▸ **Written instruction**
Repeat the listing in full. Nothing may be added or left out.

▸ **Data excerpt**
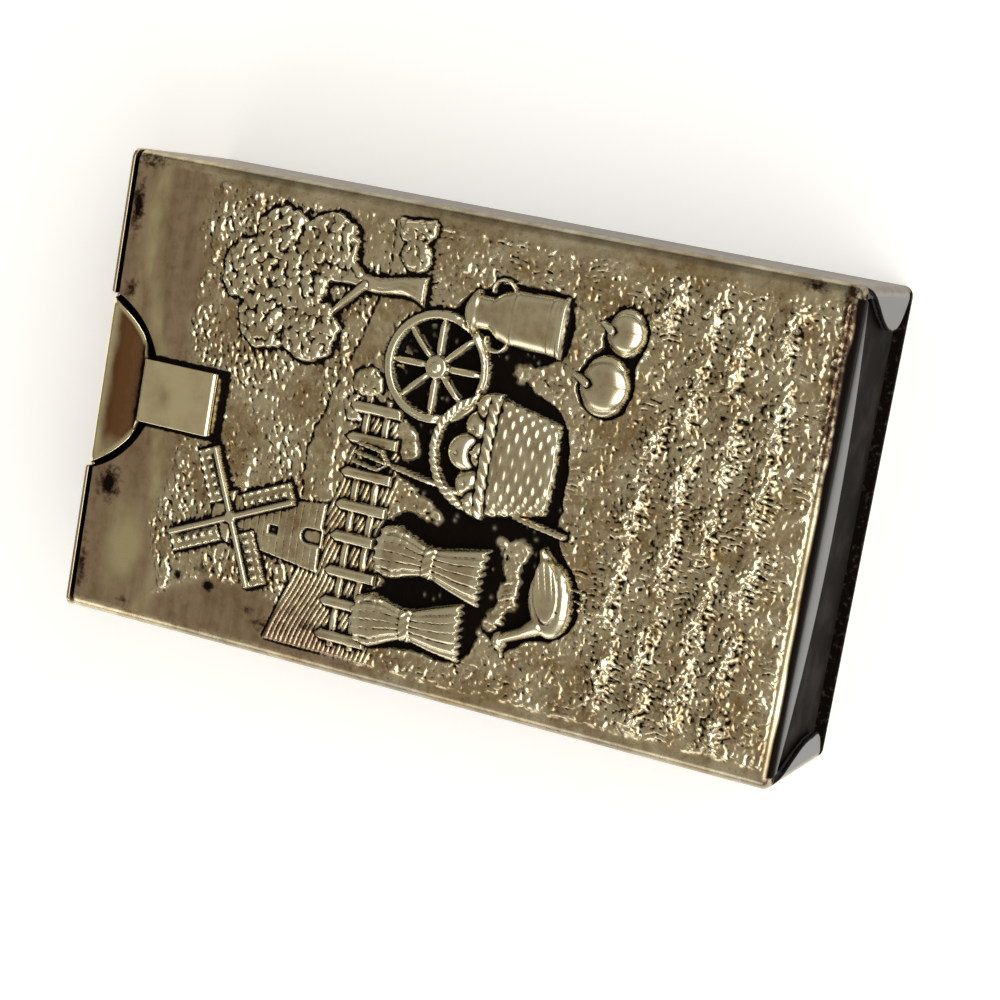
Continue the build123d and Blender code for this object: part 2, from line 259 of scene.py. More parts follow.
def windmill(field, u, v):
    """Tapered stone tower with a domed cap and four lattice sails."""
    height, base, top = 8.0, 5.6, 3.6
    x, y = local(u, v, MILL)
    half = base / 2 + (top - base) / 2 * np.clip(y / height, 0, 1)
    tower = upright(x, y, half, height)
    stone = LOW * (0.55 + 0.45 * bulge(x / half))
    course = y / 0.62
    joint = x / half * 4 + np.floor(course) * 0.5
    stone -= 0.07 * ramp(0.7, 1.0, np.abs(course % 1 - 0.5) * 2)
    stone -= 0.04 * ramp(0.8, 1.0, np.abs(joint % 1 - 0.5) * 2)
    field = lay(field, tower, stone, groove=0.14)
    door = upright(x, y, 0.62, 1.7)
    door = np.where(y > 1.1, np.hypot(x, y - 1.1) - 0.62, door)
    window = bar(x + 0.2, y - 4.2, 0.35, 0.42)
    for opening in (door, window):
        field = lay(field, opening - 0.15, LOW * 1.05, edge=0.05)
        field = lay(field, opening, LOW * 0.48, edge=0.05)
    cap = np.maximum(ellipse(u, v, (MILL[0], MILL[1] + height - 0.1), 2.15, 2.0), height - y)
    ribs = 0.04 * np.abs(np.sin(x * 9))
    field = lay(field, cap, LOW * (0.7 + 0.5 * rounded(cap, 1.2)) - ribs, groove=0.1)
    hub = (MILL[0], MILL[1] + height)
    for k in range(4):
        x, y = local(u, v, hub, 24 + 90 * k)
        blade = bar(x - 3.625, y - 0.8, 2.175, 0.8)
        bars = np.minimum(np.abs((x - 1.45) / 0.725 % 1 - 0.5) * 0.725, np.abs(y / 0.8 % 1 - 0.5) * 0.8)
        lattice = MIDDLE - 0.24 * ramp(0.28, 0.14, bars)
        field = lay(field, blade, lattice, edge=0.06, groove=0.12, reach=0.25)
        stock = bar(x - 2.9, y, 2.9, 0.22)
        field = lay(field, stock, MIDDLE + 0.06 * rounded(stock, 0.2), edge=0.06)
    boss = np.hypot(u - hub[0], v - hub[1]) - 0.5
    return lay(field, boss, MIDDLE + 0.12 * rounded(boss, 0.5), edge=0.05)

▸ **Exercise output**
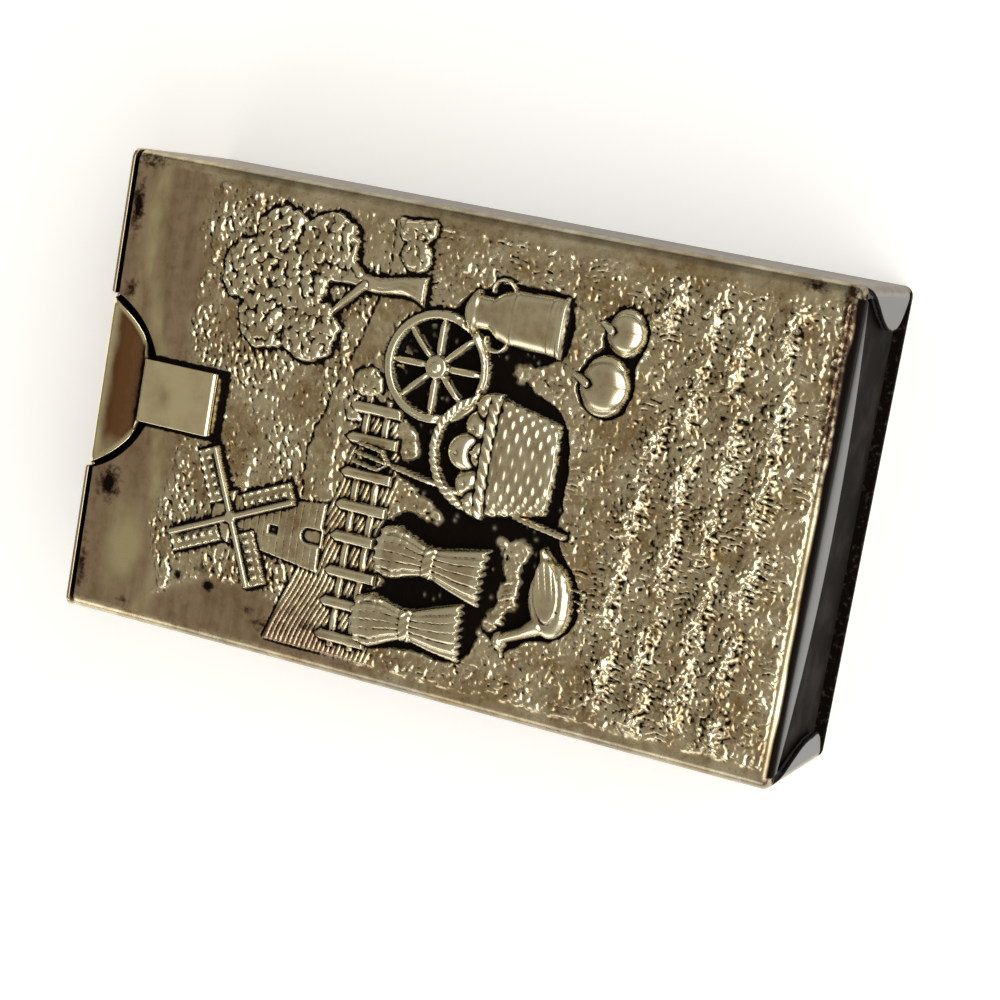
Continue the build123d and Blender code for this object: part 2, from line 259 of scene.py. More parts follow.
def windmill(field, u, v):
    """Tapered stone tower with a domed cap and four lattice sails."""
    height, base, top = 8.0, 5.6, 3.6
    x, y = local(u, v, MILL)
    half = base / 2 + (top - base) / 2 * np.clip(y / height, 0, 1)
    tower = upright(x, y, half, height)
    stone = LOW * (0.55 + 0.45 * bulge(x / half))
    course = y / 0.62
    joint = x / half * 4 + np.floor(course) * 0.5
    stone -= 0.07 * ramp(0.7, 1.0, np.abs(course % 1 - 0.5) * 2)
    stone -= 0.04 * ramp(0.8, 1.0, np.abs(joint % 1 - 0.5) * 2)
    field = lay(field, tower, stone, groove=0.14)
    door = upright(x, y, 0.62, 1.7)
    door = np.where(y > 1.1, np.hypot(x, y - 1.1) - 0.62, door)
    window = bar(x + 0.2, y - 4.2, 0.35, 0.42)
    for opening in (door, window):
        field = lay(field, opening - 0.15, LOW * 1.05, edge=0.05)
        field = lay(field, opening, LOW * 0.48, edge=0.05)
    cap = np.maximum(ellipse(u, v, (MILL[0], MILL[1] + height - 0.1), 2.15, 2.0), height - y)
    ribs = 0.04 * np.abs(np.sin(x * 9))
    field = lay(field, cap, LOW * (0.7 + 0.5 * rounded(cap, 1.2)) - ribs, groove=0.1)
    hub = (MILL[0], MILL[1] + height)
    for k in range(4):
        x, y = local(u, v, hub, 24 + 90 * k)
        blade = bar(x - 3.625, y - 0.8, 2.175, 0.8)
        bars = np.minimum(np.abs((x - 1.45) / 0.725 % 1 - 0.5) * 0.725, np.abs(y / 0.8 % 1 - 0.5) * 0.8)
        lattice = MIDDLE - 0.24 * ramp(0.28, 0.14, bars)
        field = lay(field, blade, lattice, edge=0.06, groove=0.12, reach=0.25)
        stock = bar(x - 2.9, y, 2.9, 0.22)
        field = lay(field, stock, MIDDLE + 0.06 * rounded(stock, 0.2), edge=0.06)
    boss = np.hypot(u - hub[0], v - hub[1]) - 0.5
    return lay(field, boss, MIDDLE + 0.12 * rounded(boss, 0.5), edge=0.05)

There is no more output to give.